Exercise directions: All of the data needs to be repeated exactly.

Supplied material:

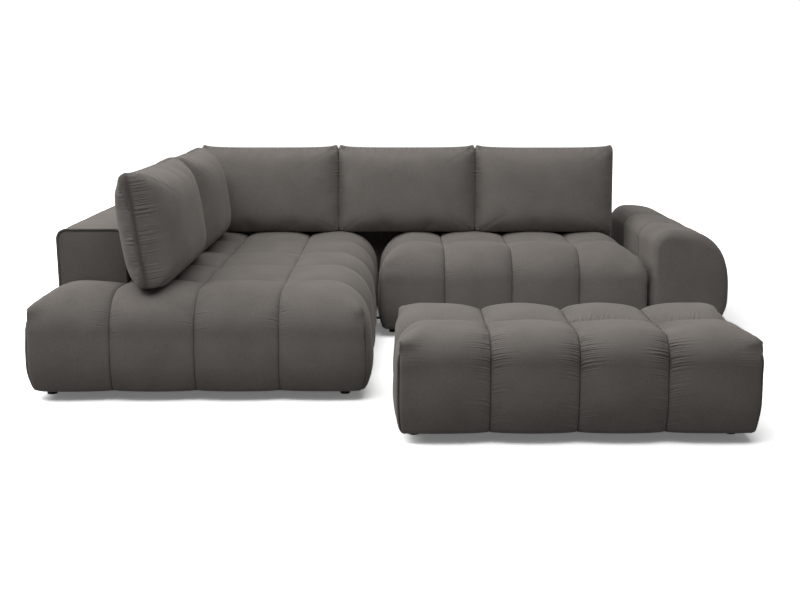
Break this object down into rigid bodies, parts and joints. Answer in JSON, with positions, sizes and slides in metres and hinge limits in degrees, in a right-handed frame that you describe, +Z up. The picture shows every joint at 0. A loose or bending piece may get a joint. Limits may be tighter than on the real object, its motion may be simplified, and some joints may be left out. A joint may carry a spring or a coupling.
{
  "type": "corner sofa",
  "caption": "Low corner sofa with a tufted chaise and seat, flat piped backs, a channelled rounded arm, loose knife-edge back cushions and a matching tufted footstool",
  "frame": {"origin": "on the floor, at the middle of the box round the sofa and its footstool", "axes": "+X along the long back from the chaise to the arm, +Y from the front to the long back, +Z up"},
  "size_m": [3.07, 2.62, 0.8972],
  "materials": {
    "upholstery": "matte",
    "piping": "matte",
    "fibre": "matte",
    "foam": "matte",
    "webbing": "matte",
    "bottom_cloth": "matte",
    "timber": "matte",
    "feet": "satin",
    "steel": "satin"
  },
  "bodies": {
    "sofa": {"chaise_cover": "upholstery", "chaise_foam": "foam", "chaise_webbing": "webbing", "chaise_front_rail": "timber", "chaise_back_rail": "timber", "chaise_side_rails": "timber", "chaise_cross_rails": "timber", "chaise_foot_blocks": "timber", "chaise_bottom_cloth": "bottom_cloth", "chaise_feet": "feet", "seat_cover": "upholstery", "seat_foam": "foam", "seat_webbing": "webbing", "seat_front_rail": "timber", "seat_back_rail": "timber", "seat_side_rails": "timber", "seat_cross_rails": "timber", "seat_foot_blocks": "timber", "seat_bottom_cloth": "bottom_cloth", "seat_feet": "feet", "left_back_cover": "upholstery", "left_back_foam": "foam", "left_back_frame": "timber", "left_back_piping": "piping", "chaise_back_cover": "upholstery", "chaise_back_foam": "foam", "chaise_back_frame": "timber", "seat_back_cover": "upholstery", "seat_back_foam": "foam", "seat_back_frame": "timber", "arm_cover": "upholstery", "arm_foam": "foam", "arm_frame": "timber", "arm_bottom_cloth": "bottom_cloth", "arm_feet": "feet", "joining_plates": "steel", "plate_screws": "steel"},
    "footstool": {"stool_cover": "upholstery", "stool_foam": "foam", "stool_webbing": "webbing", "stool_front_rail": "timber", "stool_back_rail": "timber", "stool_side_rails": "timber", "stool_cross_rails": "timber", "stool_foot_blocks": "timber", "stool_bottom_cloth": "bottom_cloth", "stool_feet": "feet"},
    "front_side_cushion": {"front_side_cushion_cover": "upholstery", "front_side_cushion_filling": "fibre"},
    "corner_side_cushion": {"corner_side_cushion_cover": "upholstery", "corner_side_cushion_filling": "fibre"},
    "left_rear_cushion": {"left_rear_cushion_cover": "upholstery", "left_rear_cushion_filling": "fibre"},
    "middle_rear_cushion": {"middle_rear_cushion_cover": "upholstery", "middle_rear_cushion_filling": "fibre"},
    "right_rear_cushion": {"right_rear_cushion_cover": "upholstery", "right_rear_cushion_filling": "fibre"}
  },
  "joints": [
    {"name": "footstool_slide", "type": "slide", "parent": "sofa", "child": "footstool", "axis": [0, -1, 0], "range_m": [0, 0.6]},
    {"name": "front_side_cushion_lift", "type": "slide", "parent": "sofa", "child": "front_side_cushion", "axis": [0, 0, 1], "range_m": [0, 0.6]},
    {"name": "corner_side_cushion_lift", "type": "slide", "parent": "sofa", "child": "corner_side_cushion", "axis": [0, 0, 1], "range_m": [0, 0.6]},
    {"name": "left_rear_cushion_lift", "type": "slide", "parent": "sofa", "child": "left_rear_cushion", "axis": [0, 0, 1], "range_m": [0, 0.6]},
    {"name": "middle_rear_cushion_lift", "type": "slide", "parent": "sofa", "child": "middle_rear_cushion", "axis": [0, 0, 1], "range_m": [0, 0.6]},
    {"name": "right_rear_cushion_lift", "type": "slide", "parent": "sofa", "child": "right_rear_cushion", "axis": [0, 0, 1], "range_m": [0, 0.6]}
  ]
}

Result:
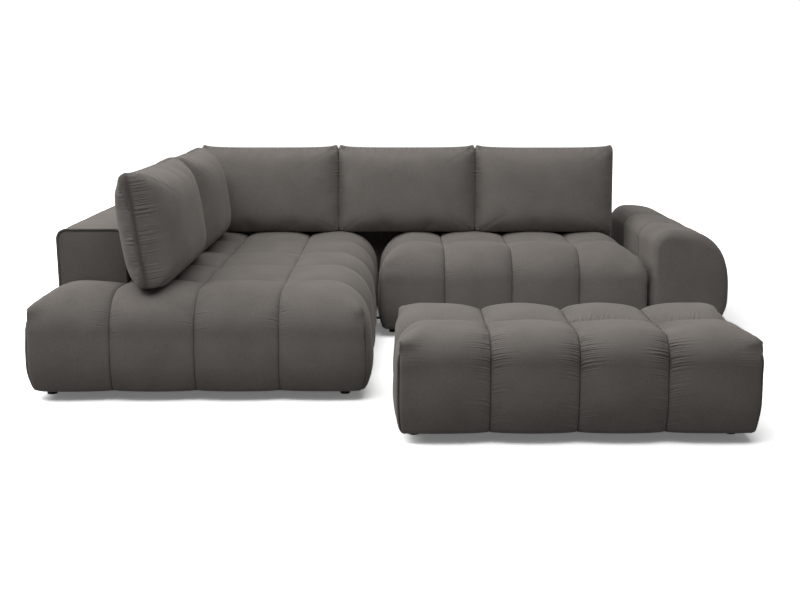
Break this object down into rigid bodies, parts and joints. Answer in JSON, with positions, sizes and slides in metres and hinge limits in degrees, in a right-handed frame that you describe, +Z up. The picture shows every joint at 0. A loose or bending piece may get a joint. Limits may be tighter than on the real object, its motion may be simplified, and some joints may be left out. A joint may carry a spring or a coupling.
{
  "type": "corner sofa",
  "caption": "Low corner sofa with a tufted chaise and seat, flat piped backs, a channelled rounded arm, loose knife-edge back cushions and a matching tufted footstool",
  "frame": {"origin": "on the floor, at the middle of the box round the sofa and its footstool", "axes": "+X along the long back from the chaise to the arm, +Y from the front to the long back, +Z up"},
  "size_m": [3.07, 2.62, 0.8972],
  "materials": {
    "upholstery": "matte",
    "piping": "matte",
    "fibre": "matte",
    "foam": "matte",
    "webbing": "matte",
    "bottom_cloth": "matte",
    "timber": "matte",
    "feet": "satin",
    "steel": "satin"
  },
  "bodies": {
    "sofa": {"chaise_cover": "upholstery", "chaise_foam": "foam", "chaise_webbing": "webbing", "chaise_front_rail": "timber", "chaise_back_rail": "timber", "chaise_side_rails": "timber", "chaise_cross_rails": "timber", "chaise_foot_blocks": "timber", "chaise_bottom_cloth": "bottom_cloth", "chaise_feet": "feet", "seat_cover": "upholstery", "seat_foam": "foam", "seat_webbing": "webbing", "seat_front_rail": "timber", "seat_back_rail": "timber", "seat_side_rails": "timber", "seat_cross_rails": "timber", "seat_foot_blocks": "timber", "seat_bottom_cloth": "bottom_cloth", "seat_feet": "feet", "left_back_cover": "upholstery", "left_back_foam": "foam", "left_back_frame": "timber", "left_back_piping": "piping", "chaise_back_cover": "upholstery", "chaise_back_foam": "foam", "chaise_back_frame": "timber", "seat_back_cover": "upholstery", "seat_back_foam": "foam", "seat_back_frame": "timber", "arm_cover": "upholstery", "arm_foam": "foam", "arm_frame": "timber", "arm_bottom_cloth": "bottom_cloth", "arm_feet": "feet", "joining_plates": "steel", "plate_screws": "steel"},
    "footstool": {"stool_cover": "upholstery", "stool_foam": "foam", "stool_webbing": "webbing", "stool_front_rail": "timber", "stool_back_rail": "timber", "stool_side_rails": "timber", "stool_cross_rails": "timber", "stool_foot_blocks": "timber", "stool_bottom_cloth": "bottom_cloth", "stool_feet": "feet"},
    "front_side_cushion": {"front_side_cushion_cover": "upholstery", "front_side_cushion_filling": "fibre"},
    "corner_side_cushion": {"corner_side_cushion_cover": "upholstery", "corner_side_cushion_filling": "fibre"},
    "left_rear_cushion": {"left_rear_cushion_cover": "upholstery", "left_rear_cushion_filling": "fibre"},
    "middle_rear_cushion": {"middle_rear_cushion_cover": "upholstery", "middle_rear_cushion_filling": "fibre"},
    "right_rear_cushion": {"right_rear_cushion_cover": "upholstery", "right_rear_cushion_filling": "fibre"}
  },
  "joints": [
    {"name": "footstool_slide", "type": "slide", "parent": "sofa", "child": "footstool", "axis": [0, -1, 0], "range_m": [0, 0.6]},
    {"name": "front_side_cushion_lift", "type": "slide", "parent": "sofa", "child": "front_side_cushion", "axis": [0, 0, 1], "range_m": [0, 0.6]},
    {"name": "corner_side_cushion_lift", "type": "slide", "parent": "sofa", "child": "corner_side_cushion", "axis": [0, 0, 1], "range_m": [0, 0.6]},
    {"name": "left_rear_cushion_lift", "type": "slide", "parent": "sofa", "child": "left_rear_cushion", "axis": [0, 0, 1], "range_m": [0, 0.6]},
    {"name": "middle_rear_cushion_lift", "type": "slide", "parent": "sofa", "child": "middle_rear_cushion", "axis": [0, 0, 1], "range_m": [0, 0.6]},
    {"name": "right_rear_cushion_lift", "type": "slide", "parent": "sofa", "child": "right_rear_cushion", "axis": [0, 0, 1], "range_m": [0, 0.6]}
  ]
}